Toujours plus de nucléaire au Xinjiang

"C’est à seulement une heure de l’endroit où les Chinois construisent leurs armes nucléaires", a même précisé le président américain. Il ne s’agit pas d’installations à une heure de route mais plutôt à portée d’avion dans ce laps de temps.

En effet, la Chine est soupçonnée d’avoir entrepris en 2024 "la plus ambitieuse modernisation de son arsenal nucléaire", ont estimé les services de renseignement américains dans un rapport publié en août 2024. Et pas n’importe où : le grand bond nucléaire en avant se déroule dans la province du Xinjiang, région frontalière avec l’Afghanistan.

Sauf que le Xinjiang recouvre environ un sixième du territoire chinois et s’étire de son extrémité est à l’ouest sur plus de 1500 km. Les sites où la Chine développe le plus son programme nucléaire – à proximité des villes de Yumen et Hami – se trouvent à plus de 1 000 km de la frontière afghane.

Depuis le départ des troupes américaines, les États-Unis n’ont plus aucune base dans cette région pour espionner les manœuvres de grand rival asiatique. "Cela représente un véritable déficit de renseignement humain. Les États-Unis le compensent en partie en s’adressant aux Européens qui, eux, ont conservé une présence physique sur place", affirme Oz Hassan, spécialiste de l’Afghanistan et de l’Asie Centrale à l’université de Warwick.

Certes, Washington peut aussi compter sur ses satellites pour garder un œil sur l’installation éventuelle de nouveaux silos à missiles par exemple. Mais, la base aérienne de Bagram représente aussi "une force de dissuasion car ce serait une manière de dire aux Chinois que l’armée américaine n’est pas loin et peut se projeter rapidement si besoin", estime Oz Hassan.

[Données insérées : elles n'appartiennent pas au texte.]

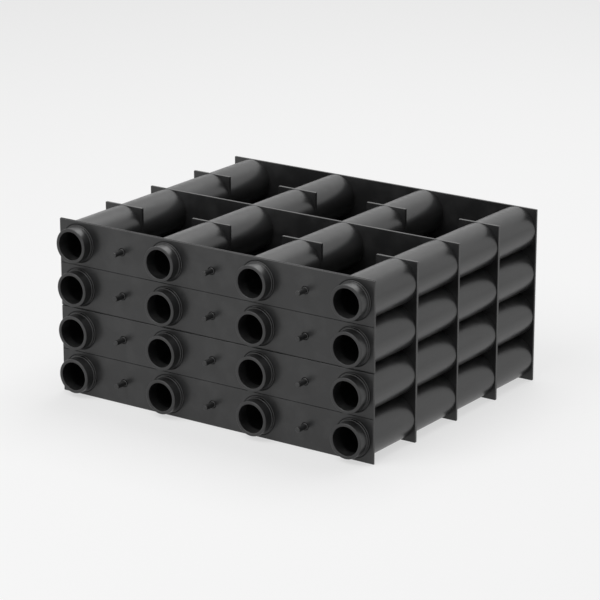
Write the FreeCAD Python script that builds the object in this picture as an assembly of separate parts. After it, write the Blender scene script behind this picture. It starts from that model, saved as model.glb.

Piscines, restaurants et cinémas...

Tout au long de sa présence en Afghanistan – de 2001 à 2021 –, l’armée américaine a développé la base aérienne. Plus de cent avions de combat peuvent s’y garer, et elle dispose de l’une des plus longues pistes de décollage au monde (3 500 mètres de longueur), capable d’accueillir les plus importants avions militaires au monde.

Les Américains y ont aussi construit "des installations comme des piscines, des cinémas et des restaurants afin de faciliter la vie des plus de 10 000 militaires qui peuvent y être stationnés", explique Anchita Borthakur, spécialiste indienne de l’Afghanistan dans un rapport sur l’importance stratégique de cette base.

Ce serait aussi un parfait avant-poste pour garder un œil sur la lutte d’influence entre grandes puissances dans cette région. Depuis le retrait américain, "la Russie s’est rapprochée des Taliban et la Chine a été le premier pays a envoyé un ambassadeur à Kaboul après 2021, tout en lorgnant ouvertement sur les ressources naturelles du pays. Ce n’est pas pour rien qu’il est surnommé ‘l’Arabie saoudite des terres rares’", souligne Oz Hassan. Cet expert juge aussi que l’appât de ces richesses naturelles n’est pas étranger à l’intérêt répété de Donald Trump pour un retour américain sur la base de Bagram.

Washington aimerait par ailleurs avoir un point de chute en Afghanistan pour mieux contrer la menace terroriste représentée par des groupes comme al-Qaïda ou le groupe État islamique en Afghanistan (EI-K). "Les Taliban doivent, dans le cadre des accords de paix de Doha en 2021, coopérer avec Washington sur les questions de contre-terrorisme. Ce n’est pas vraiment ce qui s’est passé et les États-Unis aimeraient bien pouvoir physiquement lancer des opérations anti-terroristes depuis l’Afghanistan", explique Oz Hassan.

Le veto des Taliban

Pas si vite, ont réagi les maîtres actuels de Kaboul. Muhajer Farahi, vice-ministre de l'Information et de la Culture s’est montré lyrique pour réfuter l’idée d’éventuelles négociations citant un vers d’un poète pachtoune du XVIIe siècle suggérant que l’esprit des Américains s’était égaré.

"Il est très peu probable que les Taliban acceptent une quelconque présence militaire – officielle ou non – américaine à la base de Bagram", affirme Philipp Berry.

Le président américain assure cependant pouvoir y parvenir car les Taliban "veulent quelque chose". "Il est difficile de savoir ce qu’il entendait par là. Il est vrai que ce régime de facto aimerait une forme de reconnaissance plus officielle de Washington et, après leur prise de pouvoir, des milliards de dollars d’actifs de la Banque centrale d’Afghanistan ont été gelés par les États-Unis et d’autres pays", énumère Philipp Berry.

Mais cela pourrait-il suffire ? Les experts interrogés par France 24 n’y croient pas. "La légitimité des Taliban repose sur leur opposition aux États-Unis. Céder aux Américains la ruinerait. Si Washington veut revenir, il faudrait un énorme déploiement militaire et les Taliban ne laisseraient pas faire. Je ne pense pas que Donald Trump soit prêt à relancer la guerre", conclut Oz Hassan.